Ecco, i dati ufficiali non descrivono un paradiso, ma un fenomeno
politico notevole, radicato, che ha fondato ex novo uno Stato sociale
dentro una rete di relazioni internazionali in cui investivano Cina,
Russia e altri paesi. Uno Stato sociale oggi sfiancato dalle sue
contraddizioni, degli errori gestionali, da un centro di intermediazione
burocratica inadeguato e corrotto, dal calo del prezzo del petrolio e
delle sanzioni di Washington, che hanno inciso pesantemente negli ultimi
due anni. Si tratta tuttavia di un blocco di interessi ancora
consistente, che non sopporterebbe un revanscismo che volesse
smantellarlo totalmente, riportando il modello classico dell’America
Latina di trent’anni fa: quello di una borghesia esclusivamente
orientata al Nord America e indifferente alle disuguaglianze sociali.
Dal canto suo, l’opposizione ha solidissimi rapporti con il National
Endowment for Democracy, l’ente statunitense che spende ogni anno
milioni di dollari (e sono tutti i dati pubblici) per
sorreggere
il tessuto delle organizzazioni del blocco sociale alternativo
venezuelano. Insomma, tutte le grandi potenze sono portatrici di vasti
interessi economici e geopolitici, non riducibili alla sola questione –
pur ingombrante – del petrolio.
E c’è dell’altro: qualcosa di cui finora nel nostro Parlamento non si
è discusso, ma che merita l’attenzione di tutti. La recentissima fine
del trattato Inf sui missili nucleari a raggio intermedio può riaprire
una pericolosa corsa agli armamenti: le grandi potenze nucleari guardano
all’Europa
e ai Caraibi come possibile teatro di dislocazione dei nuovi missili.
Non possiamo trascurare questo scenario drammatico, in grado di ridurre a
pochi minuti il tempo delle decisioni che possono evitare la catastrofe
atomica. L’Europa
ha un interesse vitale a costruire un sistema di relazioni
internazionali che sia il più lontano possibile dalla “mezzanotte
nucleare”, di cui sarebbe la prima vittima. E per fare questo deve
ridurre le faglie che si stanno aprendo ormai su troppi fronti
interconnessi, incluso questo fronte tropicale. In Venezuela si tenga
conto dell’interesse di venezuelani a trovare una via di conciliazione
nazionale pacifica, indipendente, attenta alle interdipendenze mondiali e
al riconoscimento democratico di tutte le formazioni sociali e
politiche del paese.

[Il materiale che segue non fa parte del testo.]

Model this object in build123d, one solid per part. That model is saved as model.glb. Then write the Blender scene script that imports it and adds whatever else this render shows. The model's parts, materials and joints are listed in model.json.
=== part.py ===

I due polmoni della democrazia del Venezuela devono respirare nello stesso petto.
(Pino Cabras, dichirazioni rilasciate nei giorni scorsi alla Camera dei Deputati sulla crisi del Venezuela, riprese su YouTube e sul blog “Megachip”. Parlamentare del Movimento 5 Stelle, Cabras è membro della Commissione Affari Esteri della Camera).